Different tools pursue similar safety ends, but their design and emphasis reflect divergent views on government size, markets, and individual responsibility.

  • Market-based safety and liability: private risk assessment, product liability, and insurance mechanisms can drive safety improvements through market incentives, while leaving room for consumer choice. See liability and insurance.

  • Regulation and standards: safety codes, licensing, and mandatory testing provide baseline protections and help prevent catastrophic failures, though excessive regulation can dampen innovation. See regulation and standards.

  • Public investments and infrastructure safety: funding for roads, bridges, transit systems, and disaster resilience can reduce risk significantly when paired with performance monitoring and maintenance. See public investment and infrastructure.

  • Local experimentation and evidence: pilots and demonstrations at the local level can reveal what works in real-world conditions without imposing nationwide costs. See pilot programs and policy experimentation.

  • Data, transparency, and accountability: open data on safety outcomes and independent evaluation help policymakers learn what actually reduces harm. See transparency and evaluation.

  • Trade-offs and precaution: safety policies must balance the desire to prevent harm with the costs they impose on innovation and economic activity. See precautionary principle and risk management.

Controversies and debates

Safety policy sits at the intersection of risk, freedom, and resource constraints, and it generates robust disagreement.

  • Regulation versus innovation: supporters of leaner regulation argue that excessive rules slow innovation, raise costs, and push activities underground, potentially reducing overall safety. Critics contend that without minimum protections, consumers and workers remain exposed to unacceptable risks. See regulation and innovation.

  • Public safety vs civil liberties: the push for stronger safety measures can clash with concerns about individual rights and due process. Proponents argue that safety and liberty are compatible when rules are clear, evidence-based, and fairly applied; critics worry about mission creep and targeting vulnerable groups. See civil liberties and law enforcement.

  • Criminal justice policy and safety: debates about policing, sanctions, rehabilitation, and social policy shape overall safety. A view favoring strong, predictable enforcement emphasizes deterrence and victim-centered justice, while alternative approaches stress accountability, rehabilitation, and reducing disproportionate impacts. See criminal justice and policing.

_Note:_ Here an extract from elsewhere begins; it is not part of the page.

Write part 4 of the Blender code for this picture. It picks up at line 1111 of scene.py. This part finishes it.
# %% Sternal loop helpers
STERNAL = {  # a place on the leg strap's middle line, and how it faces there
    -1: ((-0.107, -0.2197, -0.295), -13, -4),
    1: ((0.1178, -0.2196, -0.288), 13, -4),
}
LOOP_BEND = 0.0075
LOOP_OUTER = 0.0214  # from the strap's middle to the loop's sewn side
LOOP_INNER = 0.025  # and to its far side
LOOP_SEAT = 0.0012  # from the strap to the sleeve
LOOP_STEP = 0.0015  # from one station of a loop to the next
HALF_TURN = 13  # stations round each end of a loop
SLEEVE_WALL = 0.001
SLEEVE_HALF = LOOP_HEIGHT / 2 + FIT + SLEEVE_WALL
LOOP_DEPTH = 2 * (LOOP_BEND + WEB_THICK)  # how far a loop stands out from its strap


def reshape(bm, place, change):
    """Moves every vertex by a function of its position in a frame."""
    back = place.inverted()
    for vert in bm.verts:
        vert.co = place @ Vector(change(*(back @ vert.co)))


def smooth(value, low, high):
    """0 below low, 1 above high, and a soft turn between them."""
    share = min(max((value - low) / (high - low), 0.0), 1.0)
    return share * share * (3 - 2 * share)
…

  • Immigration, demographics, and safety: cross-border movement and demographic change can influence crime statistics and public safety pressures. Analyses vary on how to interpret these data, and policy responses range from border controls to integration programs. See immigration and demographics.

  • The woke critique and its reaction: critics of policy frameworks that foreground social-justice narratives contend that safety should be driven by objective risk assessment and measurable outcomes rather than ideological priorities. From this perspective, focusing on disputable disparities can misallocate attention and resources away from verifiable risk reduction. Proponents of evidence-based policymaking argue that equity concerns are real, but the best path to safety includes rigorous analysis, not policy fads. See risk assessment and public policy.

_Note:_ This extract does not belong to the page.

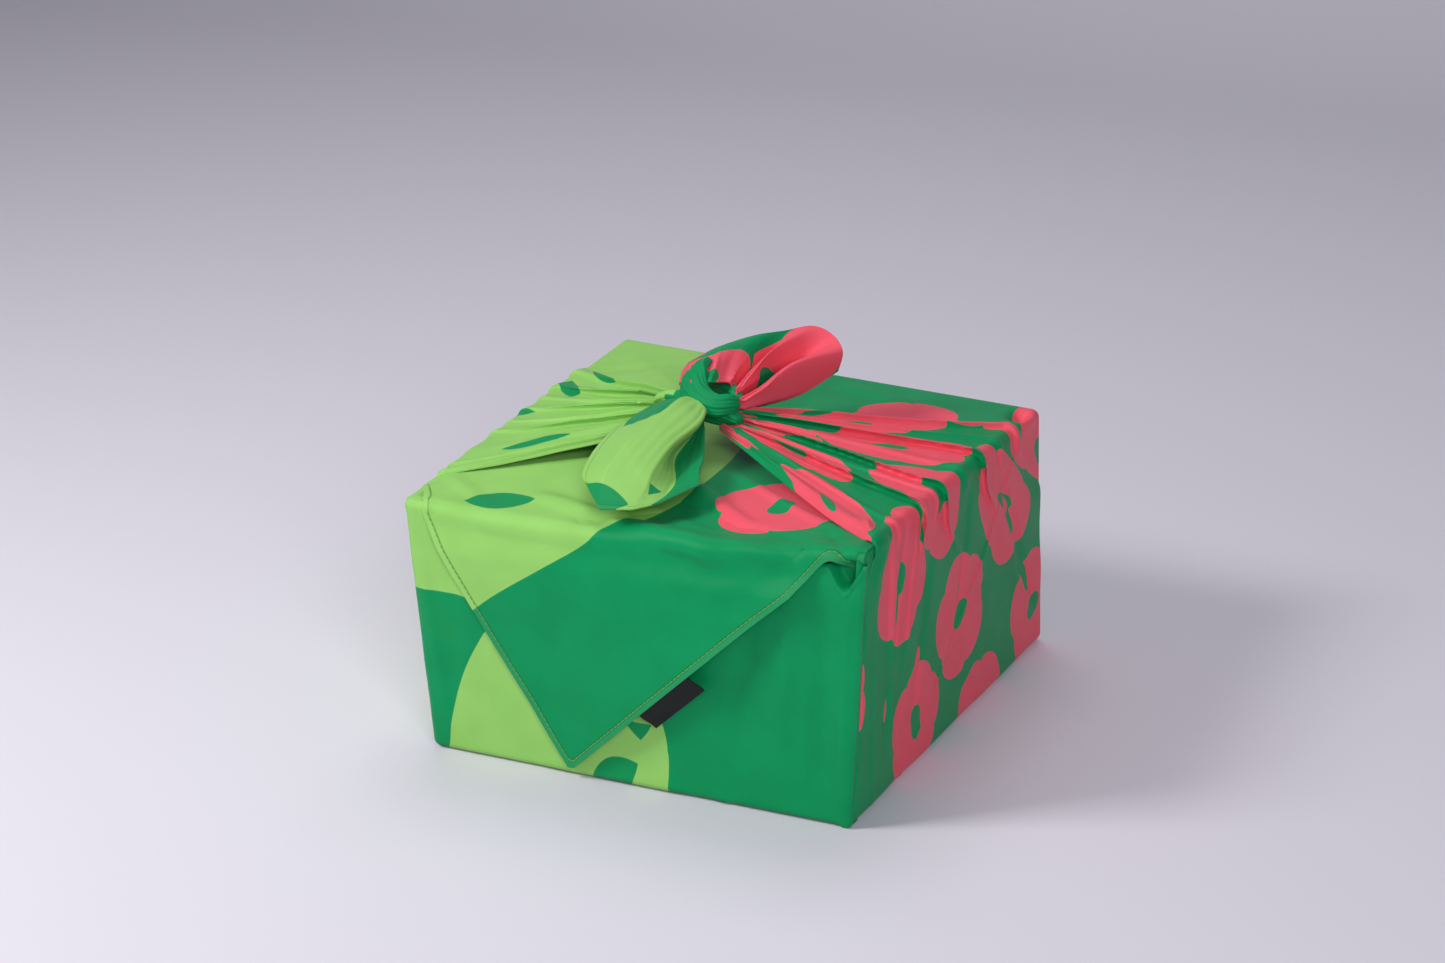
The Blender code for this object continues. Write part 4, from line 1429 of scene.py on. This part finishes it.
@dataclass
class Band:
    """A strand of gathered cloth in the knot, pleated along its length."""

    name: str
    sections: tuple[Section, ...]
    middle: tuple[float, float]
    flat: tuple[float, float]
    pleats: float = 7.0
    pleat_height: float = 0.7
    twist: float = 0.8
    rings: int = 72
    sides: int = 96

    def build(self, material: bpy.types.Material) -> bpy.types.Object:
        """Makes the band as a rolled sheet with closed ends.

        Args:
            material: The printed cloth.

        Returns:
            The piece.
        """
        share = np.linspace(0, 1, self.rings)
        table = np.array([[*s.centre, *s.width_axis, s.half_width, s.half_thickness] for s in self.sections])
        read = through(table, share)
        centre = read[:, :3]
        ahead = np.gradient(centre, axis=0)
        ahead /= np.linalg.norm(ahead, axis=1, keepdims=True)
        wide = read[:, 3:6] - ahead * (read[:, 3:6] * ahead).sum(1, keepdims=True)
        wide /= np.linalg.norm(wide, axis=1, keepdims=True)
        thick = np.cross(ahead, wide)
        angle = np.linspace(0, 2 * math.pi, self.sides + 1)
        ring, turn = np.meshgrid(share, angle, indexing="ij")
        phase = turn * self.pleats + ring * self.twist * 2 * math.pi
        pleat = self.pleat_height * (np.abs(np.sin(phase / 2)) ** 0.7 - 0.6 + 0.3 * np.sin(phase * 2.3 + 1))
        close = np.sqrt(np.clip(1 - (2 * np.abs(ring - 0.5)) ** 14, 0.0, 1))
        half_w = (read[:, 6][:, None] + pleat) * close
        half_t = (read[:, 7][:, None] + pleat) * close
        points = centre[:, None] + wide[:, None] * (np.cos(turn) * half_w)[..., None]
        points += thick[:, None] * (np.sin(turn) * half_t)[..., None]
        around = 2 * math.pi * math.sqrt(read[:, 6].mean() * read[:, 7].mean()) * 1.3
        length = np.linalg.norm(np.diff(centre, axis=0), axis=1).sum()
        print_at = np.stack([ring * length, turn / (2 * math.pi) * around], axis=-1) + np.array(self.middle)
        made = Cloth(points, print_at, thickness=0.8).piece(self.name, material, weld=True)
        return declare(made, self.flat)


OVER_BAND = Band(
    name="over_band",
    sections=(
        Section((-21, 6, 206), (0.55, 0.35, 0.75), 8, 4),
        Section((-24, -7, 203), (0.6, 0.4, 0.7), 9.5, 5),
        Section((-20, -18, 198), (0.6, 0.5, 0.6), 8.5, 5),
        Section((-12, -25, 194.5), (0.5, 0.6, 0.6), 7.5, 4.8),
        Section((-2, -28, 193), (0.2, 0.6, 0.77), 6.8, 4.5),
        Section((5, -23, 193), (0.0, 0.6, 0.8), 6, 4),
        Section((6, -14, 190), (0.0, 0.7, 0.7), 5, 3),
    ),
    middle=(60.0, -230.0),
    flat=(0.05, 0.055),
)
UNDER_BAND = Band(
    name="under_band",
    sections=(
        Section((-46, 4, 182), (0.55, -0.8, 0.1), 15, 3.5),
        Section((-30, -8, 185), (0.4, -0.8, 0.4), 13, 6),
        Section((-12, -16, 187), (0.2, -0.7, 0.7), 12, 8),
        Section((2, -19, 184), (0.0, -0.8, 0.6), 10, 6),
        Section((12, -19, 182), (0.0, -0.95, 0.3), 9, 3),
    ),
    middle=(-34.0, 310.0),
    flat=(0.06, 0.065),
)
INNER_BAND = Band(
    name="inner_band",
    sections=(
        Section((-24, 12, 188), (0.1, 0.3, 0.95), 6, 3),
        Section((-14, 5, 191), (0.1, 0.3, 0.95), 7.5, 4),
        Section((-4, -3, 191), (0.1, 0.3, 0.95), 7.5, 4),
        Section((5, -10, 188), (0.1, 0.3, 0.95), 6, 3),
    ),
    middle=(60.0, -330.0),
    flat=(0.04, 0.05),
)


@dataclass
class CareLabel:
    """The label sewn under the flap's right hem, drooping back towards the panel behind."""

    start: float = 156.0
    length: float = 44.0
    sewn_in: float = 4.0
    showing: float = 12.0
    droop: float = 5.0
    clearance: float = 0.5
    thickness: float = 0.7

    def build(self, flap: Flap, material: bpy.types.Material) -> bpy.types.Object:
        """Makes the label.

        Args:
            flap: The flap that it is sewn to.
            material: The label tape.

        Returns:
            The piece.
        """
        top, tip = np.array(flap.right_top), np.array(flap.tip)
        hem = (tip - top) / np.hypot(*(tip - top))
        out_way = np.array([-hem[1], hem[0]])
        level = top[1] + self.start * hem[1]
        first = np.array([float(flap.borders(np.array(level))[1]), level])
        out, along = np.meshgrid(np.linspace(-self.sewn_in, self.showing, 26), np.linspace(0, self.length, 64))
        spot = first - along[..., None] * hem + out[..., None] * out_way
        x, z = spot[..., 0], spot[..., 1]
        standing = flap.standing(x, z)
        y = -PARCEL.front - standing + 1.0 + self.clearance + self.droop * smooth(out / self.showing)
        y += 0.35 * np.sin(along / 9.0) * smooth(out / self.showing)
        points = PARCEL.settle(np.stack([x, y, z], axis=-1))
        print_at = np.stack([out, along], axis=-1)
        cloth = Cloth(points, print_at, thickness=self.thickness)
        made = cloth.piece("care_label_tape", material)
        flat = ((self.sewn_in + self.showing) * MM, self.length * MM)
        return declare(made, flat, replaces="care_label")


@dataclass
class HemStitches:
    """Rows of sewing along a hem, laid by geometry nodes: one small thread on the surface for each stitch."""

    pitch: float = 3.4
    length: float = 2.3
    thickness: float = 0.6

    def tree(self, material: bpy.types.Material) -> bpy.types.GeometryNodeTree:
        """Makes the node tree.

        Args:
            material: The thread's finish.

        Returns:
            The tree, with its pitch, length and thickness as inputs.
        """
        group = bpy.data.node_groups.new("stitch_row", "GeometryNodeTree")
        face = group.interface
        face.new_socket("Geometry", in_out="INPUT", socket_type="NodeSocketGeometry")
        for name in ("Pitch", "Length", "Thickness"):
            face.new_socket(name, in_out="INPUT", socket_type="NodeSocketFloat")
        face.new_socket("Geometry", in_out="OUTPUT", socket_type="NodeSocketGeometry")
        kinds = {
            "inputs": "NodeGroupInput", "outputs": "NodeGroupOutput", "curve": "GeometryNodeMeshToCurve",
            "spaced": "GeometryNodeResampleCurve", "tangent": "GeometryNodeInputTangent",
            "aim": "FunctionNodeAlignRotationToVector", "thread": "GeometryNodeMeshCylinder", "half": "ShaderNodeMath",
            "place": "GeometryNodeInstanceOnPoints", "real": "GeometryNodeRealizeInstances",
            "dress": "GeometryNodeSetMaterial",
        }
        nodes = {name: group.nodes.new(kind) for name, kind in kinds.items()}
        nodes["spaced"].mode = "LENGTH"
        nodes["aim"].axis = "Z"
        nodes["half"].operation = "MULTIPLY"
        nodes["half"].inputs[1].default_value = 0.5
        nodes["thread"].inputs["Vertices"].default_value = 6
        nodes["dress"].inputs["Material"].default_value = material
        links = (
            ("inputs", "Geometry", "curve", "Mesh"), ("curve", "Curve", "spaced", "Curve"),
            ("inputs", "Pitch", "spaced", "Length"), ("tangent", 0, "aim", "Vector"),
            ("inputs", "Thickness", "half", 0), ("half", 0, "thread", "Radius"), ("inputs", "Length", "thread", "Depth"),
            ("spaced", "Curve", "place", "Points"), ("thread", "Mesh", "place", "Instance"),
            ("aim", "Rotation", "place", "Rotation"), ("place", "Instances", "real", "Geometry"),
            ("real", "Geometry", "dress", "Geometry"), ("dress", "Geometry", "outputs", "Geometry"),
        )
        for source, output, target, socket in links:
            group.links.new(nodes[source].outputs[output], nodes[target].inputs[socket])
        return group

    def build(self, name: str, paths: list[Array], material: bpy.types.Material) -> bpy.types.Object:
        """Sews along paths.

        Args:
            name: The piece's name.
            paths: Rows of points in millimetres, each the line of one row of stitches.
            material: The thread.

        Returns:
            The piece.
        """
        verts, edges = [], []
        for path in paths:
            edges += [(len(verts) + i, len(verts) + i + 1) for i in range(len(path) - 1)]
            verts += (path * MM).tolist()
        mesh = bpy.data.meshes.new(name)
        mesh.from_pydata(verts, edges, [])
        made = linked(name, mesh)
        sewing = made.modifiers.new("stitches", "NODES")
        sewing.node_group = self.tree(material)
        sizes = {"Pitch": self.pitch, "Length": self.length, "Thickness": self.thickness}
        for item in sewing.node_group.interface.items_tree:
            if item.in_out == "INPUT" and item.name in sizes:
                sewing[item.identifier] = sizes[item.name] * MM
        finished(made, material)
        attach(made, "root")
        log.info("%s: %d faces", name, len(made.data.polygons))
        return made


@dataclass
class Studio:
    """A pale floor, soft light from the upper left, and the camera."""

    camera_place: tuple[float, float, float] = (0.75489, -1.75806, 0.83964)
    azimuth: float = 23.507
    elevation: float = 20.184
    lens: float = 84.706
    floor_size: float = 7.0
    bends_at: float = 1.6
    floor_colour: tuple = linear("D9D6E2")
    aim: tuple[float, float, float] = (0.0, 0.0, 0.1)

    def camera(self) -> None:
        """Makes the scene's camera."""
        data = bpy.data.cameras.new("camera")
        data.lens = self.lens
        data.sensor_width = 36.0
        data.clip_end = 50.0
        made = linked("camera", data)
        made.location = self.camera_place
        made.rotation_euler = (math.radians(90 - self.elevation), 0.0, math.radians(self.azimuth))
        bpy.context.scene.camera = made

    def lamp(self, name: str, place: tuple, size: float, power: float, colour: tuple) -> None:
        """Makes a soft square light.

        Args:
            name: The light's name.
            place: Where it stands, in metres.
            size: The side of the square.
            power: Its power in watts.
            colour: Its colour.
        """
        data = bpy.data.lights.new(name, "AREA")
        data.size = size
        data.energy = power
        data.color = colour
        made = linked(name, data)
        made.location = place
        made.rotation_euler = (Vector(self.aim) - Vector(place)).to_track_quat("-Z", "Y").to_euler()

    def floor(self) -> None:
        """Makes the floor, which bends up into a backdrop far behind."""
        half = self.floor_size / 2
        x, y = np.meshgrid(np.linspace(-half, half, 30), np.linspace(-half, half, 60))
        points = np.stack([x, y, 0.9 * np.maximum(y - self.bends_at, 0) ** 2], axis=-1)
        mesh = bpy.data.meshes.new("floor")
        mesh.from_pydata(points.reshape(-1, 3).tolist(), [], grid_faces(*x.shape).reshape(-1, 4).tolist())
        mesh.shade_smooth()
        made = linked("floor", mesh)
        board = Board("floor_paper")
        share = board.math("MULTIPLY", board.noise(board.add("TexCoord").outputs["Object"], 300.0), 0.05)
        board.join(board.blend(share, self.floor_colour, (0.5, 0.5, 0.55, 1.0)), "Base Color")
        board.set(Roughness=0.9)
        mesh.materials.append(board.material)

    def build(self) -> None:
        """Sets the studio up."""
        self.camera()
        self.floor()
        self.lamp("key", (-0.95, -0.85, 1.15), 0.45, 17.0, (1.0, 0.98, 0.95))
        self.lamp("fill", (1.3, -2.0, 1.3), 0.9, 30.0, (0.99, 0.98, 1.0))
        self.lamp("top", (-0.3, 0.8, 2.1), 1.2, 13.0, (1.0, 1.0, 1.0))
        world = bpy.data.worlds.new("studio")
        world.use_nodes = True
        world.node_tree.nodes["Background"].inputs["Color"].default_value = (0.9, 0.9, 1.0, 1.0)
        world.node_tree.nodes["Background"].inputs["Strength"].default_value = 0.18
        bpy.context.scene.world = world
        bpy.context.scene.view_settings.view_transform = "Standard"


def main() -> None:
    """Builds and dresses every piece."""
    logging.basicConfig(level=logging.INFO, format="%(name)s: %(message)s")
    satin = PrintedSatin().build("printed_satin")
    tape = WovenLabel().build()
    thread = SewingThread().build()
    Studio().build()
    BackWrap().build(satin)
    NearPanel().build(satin)
    flap = Flap()
    flap.build(satin)
    RIGHT_PANEL.build(satin)
    LEFT_PANEL.build(satin)
    for band in (OVER_BAND, UNDER_BAND, INNER_BAND):
        band.build(satin)
    FRONT_EAR.build(satin)
    REAR_EAR.build(satin)
    CareLabel().build(flap, tape)
    HemStitches().build("hem_stitches", [flap.stitch_path(), FRONT_EAR.stitch_path()], thread)


if __name__ == "__main__":
    main()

Historical perspectives and departures

Comparative safety has evolved with changing technologies, economies, and political philosophies. In the industrial era, expansion of regulatory oversight paralleled rising production and urbanization. Later shifts emphasized performance metrics, data-driven regulation, and the recognition that safety gains require both credible standards and the incentives for private actors to innovate. See history of public safety and regulatory state.